Felipe Nuño thinks the district should be focusing on schools west of the 805.
“The majority of our schools are on this side, the majority of our people are on this side. Why are we moving our central offices far away, where most people cannot reach it?” Nuño said.
Nicholas Segura wants your vote because he believes he’s more open minded and independent than his competition.
“What you need to do is be able to listen to people, the community, be able to listen to the superintendent and to do your own research on things, not just be listening to one person and doing what they say,” Segura said.
Smacking his hand to show how strict his upbringing was, candidate Tino Martinez said his father instilled a sense of ethics in him that he’ll take to the board.
“With my father there was no such thing as ADHD, none of that stuff - none of that. It went away. So I will take the ethics training but I don't need it,” Martinez said.
Voting By The Numbers
Mayor Cox said last February’s primary election had about 19 percent voter turn out in Chula Vista. She theorized a small group of people could end up making the decision for everyone.

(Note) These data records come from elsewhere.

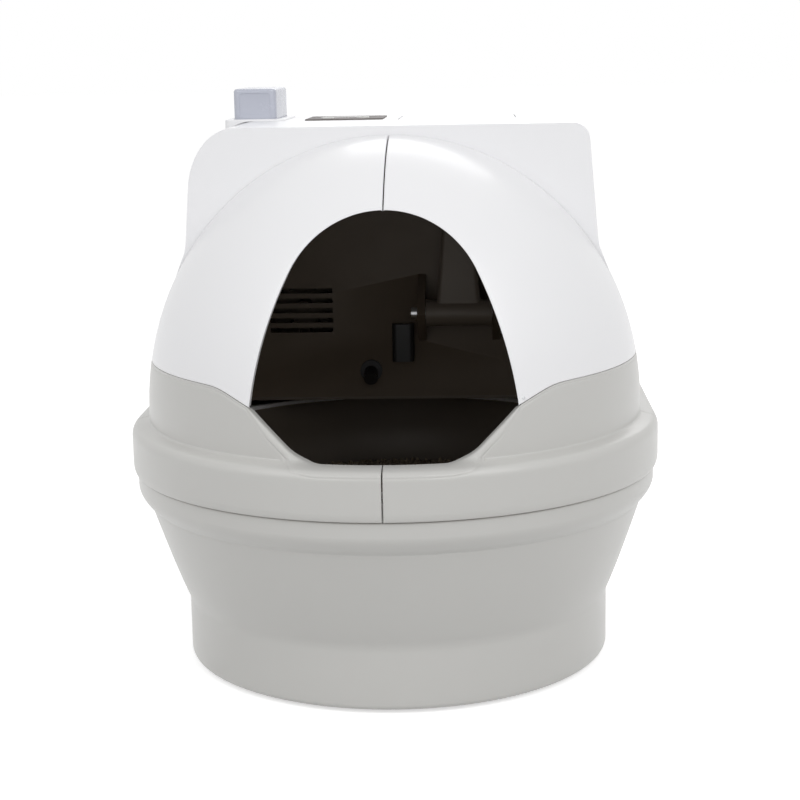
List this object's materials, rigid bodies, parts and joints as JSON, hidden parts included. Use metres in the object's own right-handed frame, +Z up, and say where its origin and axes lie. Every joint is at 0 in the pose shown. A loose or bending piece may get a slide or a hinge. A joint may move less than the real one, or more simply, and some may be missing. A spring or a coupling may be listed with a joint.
{
  "type": "self-cleaning litter box",
  "caption": "Round two-tone litter box with a turning wash bowl, a split hood with an arched entry, and a rear housing that scoops, washes and dries.",
  "frame": {"origin": "on the floor under the middle of the whole product", "axes": "+Z up, -Y towards the cat's entry, +X to the right seen from the front"},
  "size_m": [0.489, 0.622, 0.522],
  "materials": {
    "grey_shell": "warm grey, satin gloss",
    "white_shell": "white, satin gloss",
    "grey_bowl": "grey, satin",
    "dark_inner": "dark warm grey, matte",
    "black_plastic": "black, matte",
    "rubber": "black, matte",
    "steel": "brushed",
    "window": "dark, gloss",
    "strip": "grey, satin",
    "cartridge": "pale blue, translucent look",
    "granules": "tan, matte",
    "board": "green",
    "button": "light grey"
  },
  "bodies": {
    "base": {"base_tub": "grey_shell", "base_plate": "dark_inner", "rubber_feet": "rubber", "base_screws": "steel", "bowl_spindle": "steel", "spindle_washer": "steel", "bowl_drive_motor": "steel", "motor_bracket": "steel", "lower_housing": "grey_shell", "upper_housing": "white_shell", "rear_deck": "grey_bowl", "inner_fascia": "dark_inner", "arm_motor": "steel", "hopper": "dark_inner", "hopper_gasket": "rubber", "impeller_motor": "steel", "drain_pump": "black_plastic", "drain_outlet": "black_plastic", "water_inlet_valve": "black_plastic", "power_gland": "black_plastic", "blower_housing": "dark_inner", "blower_motor": "steel", "spray_nozzle": "black_plastic", "water_sensor": "black_plastic", "cartridge_dock": "white_shell", "dock_valve": "black_plastic", "dosing_pump": "black_plastic", "control_panel": "strip", "display_window": "window", "control_board": "board", "main_board": "board", "power_supply": "black_plastic", "lid_hinge_pins": "steel"},
    "bowl": {"wash_bowl": "grey_bowl", "bowl_ring_gear": "grey_bowl", "bowl_hub_bush": "steel", "litter_granules": "granules"},
    "pinion": {"bowl_pinion": "grey_bowl"},
    "scoop": {"arm_shaft": "steel", "scoop_arm": "grey_bowl", "scoop_rake": "grey_bowl"},
    "macerator": {"impeller": "dark_inner"},
    "dryer_fan": {"blower_fan": "dark_inner"},
    "cartridge": {"cartridge_shell": "cartridge", "cartridge_cap": "cartridge"},
    "hatch": {"hopper_lid": "white_shell"},
    "start_key": {"start_button": "button"},
    "lock_key": {"lock_button": "button"},
    "hood_left": {"hood_lower_left": "grey_shell", "hood_upper_left": "white_shell"},
    "hood_right": {"hood_lower_right": "grey_shell", "hood_upper_right": "white_shell"}
  },
  "joints": [
    {"name": "bowl_spin", "type": "hinge", "parent": "base", "child": "bowl", "pos_m": [0, -0.0665, 0.102], "axis": [0, 0, 1], "continuous": true},
    {"name": "bowl_pinion_spin", "type": "hinge", "parent": "base", "child": "pinion", "pos_m": [0, 0.1055, 0.09], "axis": [0, 0, 1], "continuous": true},
    {"name": "scoop_swing", "type": "hinge", "parent": "base", "child": "scoop", "pos_m": [0.06, 0.036, 0.302], "axis": [1, 0, 0], "range_deg": [0, 150]},
    {"name": "impeller_spin", "type": "hinge", "parent": "base", "child": "macerator", "pos_m": [0.06, 0.1255, 0.28], "axis": [0, 0, 1], "continuous": true},
    {"name": "blower_spin", "type": "hinge", "parent": "base", "child": "dryer_fan", "pos_m": [-0.1, 0.12, 0.3], "axis": [0, 1, 0], "continuous": true},
    {"name": "cartridge_lift", "type": "slide", "parent": "base", "child": "cartridge", "axis": [0, 0, 1], "range_m": [0, 0.12]},
    {"name": "hatch_hinge", "type": "hinge", "parent": "base", "child": "hatch", "pos_m": [0.06, 0.1785, 0.4865], "axis": [-1, 0, 0], "range_deg": [0, 105]},
    {"name": "start_press", "type": "slide", "parent": "base", "child": "start_key", "axis": [0, 0, -1], "range_m": [0, 0.0012], "stiffness_N_per_m": 300},
    {"name": "lock_press", "type": "slide", "parent": "base", "child": "lock_key", "axis": [0, 0, -1], "range_m": [0, 0.0012], "stiffness_N_per_m": 300},
    {"name": "hood_left_lift", "type": "slide", "parent": "base", "child": "hood_left", "axis": [0, 0, 1], "range_m": [0, 0.15]},
    {"name": "hood_right_lift", "type": "slide", "parent": "base", "child": "hood_right", "axis": [0, 0, 1], "range_m": [0, 0.15]}
  ],
  "couplings": [
    {"joint": "bowl_pinion_spin", "follows": "bowl_spin", "ratio": -6.1667}
  ]
}
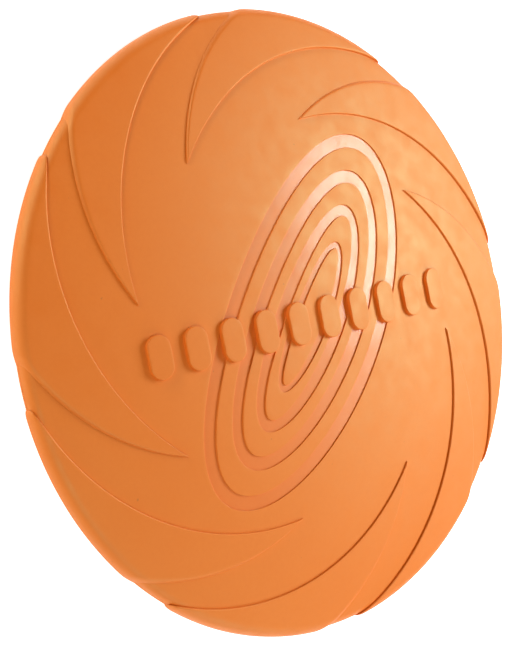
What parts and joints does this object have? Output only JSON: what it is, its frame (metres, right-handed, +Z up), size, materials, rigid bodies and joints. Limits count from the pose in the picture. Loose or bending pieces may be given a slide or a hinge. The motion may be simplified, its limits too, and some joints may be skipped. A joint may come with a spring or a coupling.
{
  "type": "flying disc",
  "caption": "Soft rubber throwing disc with a shallow crown, a low rounded rim, raised swirl blades, sunk elliptical channels and a row of plain grip pads.",
  "frame": {"origin": "centre of the disc, in the plane of the rim's flat foot", "axes": "+Z up through the crown, +Y along the long axis of the elliptical channels"},
  "size_m": [0.22, 0.22, 0.0228],
  "materials": {
    "matte_rubber": "matte, fine moulded grain",
    "polished_rubber": "polished mould face, soft gloss"
  },
  "bodies": {
    "root": {"flight_plate": "matte_rubber", "center_web": "polished_rubber", "ring_band_outer": "matte_rubber", "ring_band_middle": "matte_rubber", "ring_band_inner": "matte_rubber", "center_island": "matte_rubber", "rim_shoulder": "matte_rubber", "rim_lip": "matte_rubber", "swirl_blade_1": "matte_rubber", "swirl_blade_2": "matte_rubber", "swirl_blade_3": "matte_rubber", "swirl_blade_4": "matte_rubber", "swirl_blade_5": "matte_rubber", "swirl_blade_6": "matte_rubber", "swirl_blade_7": "matte_rubber", "swirl_blade_8": "matte_rubber", "grip_pad_1": "matte_rubber", "grip_pad_2": "matte_rubber", "grip_pad_3": "matte_rubber", "grip_pad_4": "matte_rubber", "grip_pad_5": "matte_rubber", "grip_pad_6": "matte_rubber", "grip_pad_7": "matte_rubber", "grip_pad_8": "matte_rubber", "grip_pad_9": "matte_rubber", "grip_pad_10": "matte_rubber"}
  },
  "joints": []
}
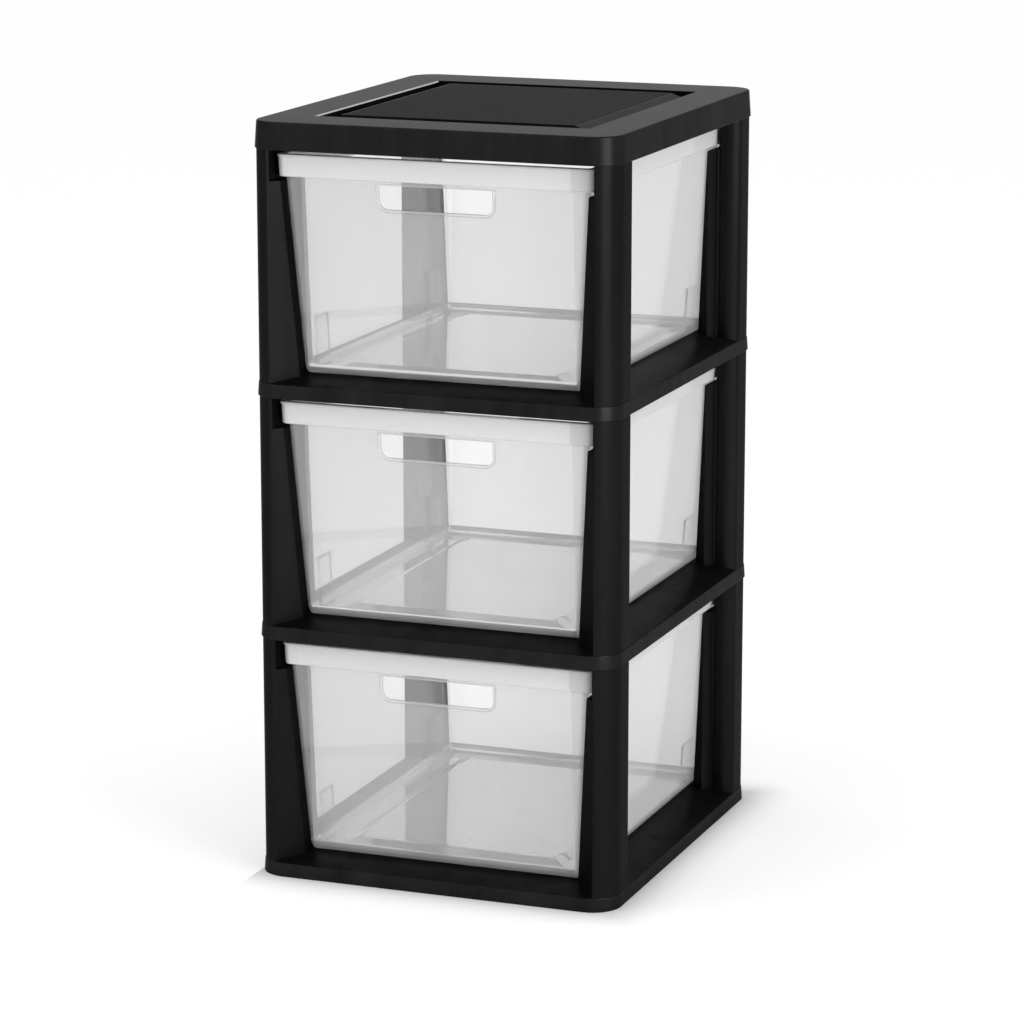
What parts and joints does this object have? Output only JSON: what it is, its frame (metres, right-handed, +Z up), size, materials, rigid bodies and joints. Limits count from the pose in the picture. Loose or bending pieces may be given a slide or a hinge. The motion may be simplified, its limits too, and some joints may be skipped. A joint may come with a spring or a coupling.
{
  "type": "plastic drawer tower",
  "caption": "Free-standing storage tower: black plastic posts and shelf frames under a flat cover, with clear tapered drawers that pull out at the front.",
  "frame": {"origin": "middle of the footprint, on the underside of the base", "axes": "+X to the tower's right seen from the front, -Y out of the drawer fronts, +Z up"},
  "size_m": [0.3206, 0.3778, 0.6414],
  "materials": {
    "black_plastic": "smooth moulded plastic, satin",
    "clear_plastic": "clear moulded plastic, slightly frosted inside"
  },
  "bodies": {
    "cabinet": {"top_cover": "black_plastic", "upper_shelf": "black_plastic", "lower_shelf": "black_plastic", "base_frame": "black_plastic", "post_top_front_left": "black_plastic", "post_top_front_right": "black_plastic", "post_top_rear_left": "black_plastic", "post_top_rear_right": "black_plastic", "post_middle_front_left": "black_plastic", "post_middle_front_right": "black_plastic", "post_middle_rear_left": "black_plastic", "post_middle_rear_right": "black_plastic", "post_bottom_front_left": "black_plastic", "post_bottom_front_right": "black_plastic", "post_bottom_rear_left": "black_plastic", "post_bottom_rear_right": "black_plastic"},
    "drawer_top": {"drawer_top": "clear_plastic"},
    "drawer_middle": {"drawer_middle": "clear_plastic"},
    "drawer_bottom": {"drawer_bottom": "clear_plastic"}
  },
  "joints": [
    {"name": "drawer_top_slide", "type": "slide", "parent": "cabinet", "child": "drawer_top", "axis": [0, -1, 0], "range_m": [0, 0.26]},
    {"name": "drawer_middle_slide", "type": "slide", "parent": "cabinet", "child": "drawer_middle", "axis": [0, -1, 0], "range_m": [0, 0.26]},
    {"name": "drawer_bottom_slide", "type": "slide", "parent": "cabinet", "child": "drawer_bottom", "axis": [0, -1, 0], "range_m": [0, 0.26]}
  ]
}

“One candidate could win with 21-22 percent of the vote. And if 19 percent of your registered voters are turning out to vote, you really whittled that configuration of support,” Cox said. “It’s really difficult to configure the word landslide.”
The San Diego County Registrar of Voters shows each of Sweetwater’s new areas has about 90 thousand people living in it, and of them, about 39 thousand are registered voters. If Cox is correct and fewer than 20 percent of the voters show up at the polls, the winner could be chosen by as few as 1,600 people.
The mayor would like this big decision to be made by more of Sweetwater school district’s voters. But she hopes the few that do vote will continue to pay attention to the work the trustees do, after the election.
“We have to hope that the voters, the representatives, and constituents here are paying attention to the decisions that are made at school district meetings,” Cox said.
The Sweetwater board’s decisions will affect more than 41,000 South Bay high school students.